To give innovation its rightful place within your company where it can drive external results, you need to uncover what the job is to be done. True innovation goes beyond the traditional ‘brainstorms’ or ‘prototypes’ made famous by tech companies. It’s about finding the right strategy that fits the given situation.
I’ve worked on campaigns that fell short of industry standard metrics, some of which I use day to day to measure my own success. Does that mean the campaign failed? Not when we look at the bigger picture of what we are trying to achieve for our client.
In this case, that wasn’t a higher click-through rate but rather driving deposits further down the funnel. From time to time, it’s effective to break down the entire customer journey, from the ad served to deposit, to rebuild our understanding. Mapping this out with the team gives us the chance to develop a highly tailored solution (our favourite kind).
Keeping a bird’s eye view is key to every campaign we launch. Looking back on the campaign that fell short, we devised a strategy to achieve what we felt was the real job to be done. Lead generation is only a fraction of the sales funnel and by focusing our efforts on post-click activity, we increased our lead to appointment conversion rate.
If you don’t understand the complex relationship between each stage of the sales funnel and customer journey, it’s hard to measure the real success of a campaign.
Innovations Fail, Move On
Every innovation strategy fails at some point, welcome to the real world. New innovations are there to face challenges that are constantly evolving. For this reason, there can be no one pathway to innovation in business.
It’s vital to create a changing portfolio of strategies that grow, shift and respond to situations. Established businesses tend to kick back and follow faithfully what’s worked in the past, only to find out that this is no guarantee for the future.
That said, remember that innovation is often wrongly associated with age. While I admit that young companies have an inherently greater flexibility to move fast, true innovation relies on the collaboration of diverse disciplines with the right attitudes, not generations.
We encourage a healthy balance of structure and freedom, all the while recognising that best practices are usually outdated by the time they’re labelled as such. The efficiency provided by the structure is vital, but not as vital as the team feeling comfortable to let go and run with an idea – innovation needs room to breathe.
At the same time, nothing will slow down the thrill of creative flow like waiting for everyone at the table to agree. As more consumers are exposed to unprecedented volumes of digital content and marketing tools continue to advance, innovation and independence facilitate agility.

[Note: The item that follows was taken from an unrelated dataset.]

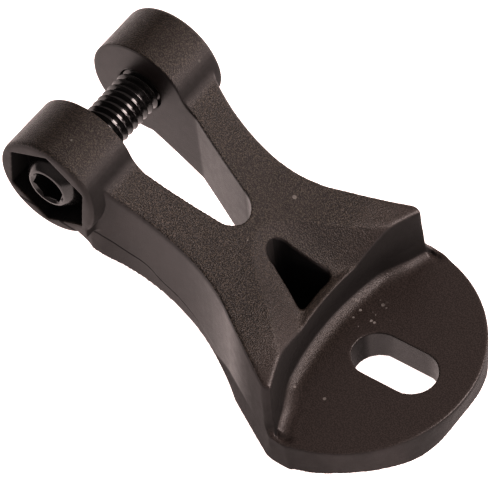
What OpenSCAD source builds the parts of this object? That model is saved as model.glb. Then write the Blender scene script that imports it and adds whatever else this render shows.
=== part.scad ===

It’s all about respect for the hustle. Balance rational decisions based on the facts with a smaller team who, bursting with a confetti of new ideas, make decisions based on guts. The results we deliver for our clients are a testament to the success of being comfortable with innovation.
Keep it Open to Everyone
We know you don’t need another lesson in open door policies, but herein lies the importance of open innovation. Allow me to impart a secret: when you come across a complicated problem, it helps to get all hands on deck and expand your specialists.
What I think is so interesting is that these unlikely combinations are what can lead to our breakthroughs. For those of you scratching your heads, consider this – an open approach challenges you to rephrase the question until it fits your problem.
I work with such a variety of industries and objectives that this allows me to redefine my process. And everyone, from the design team to our data analysts, is encouraged to learn by doing.
Innovation and business, like all good things, takes time to meld and need space to breathe. The innovation that will shape your next opportunity lies beyond the boundary of what you think you know now. And for your ROI? Let’s just say, you’ll hold the card for Mayfair.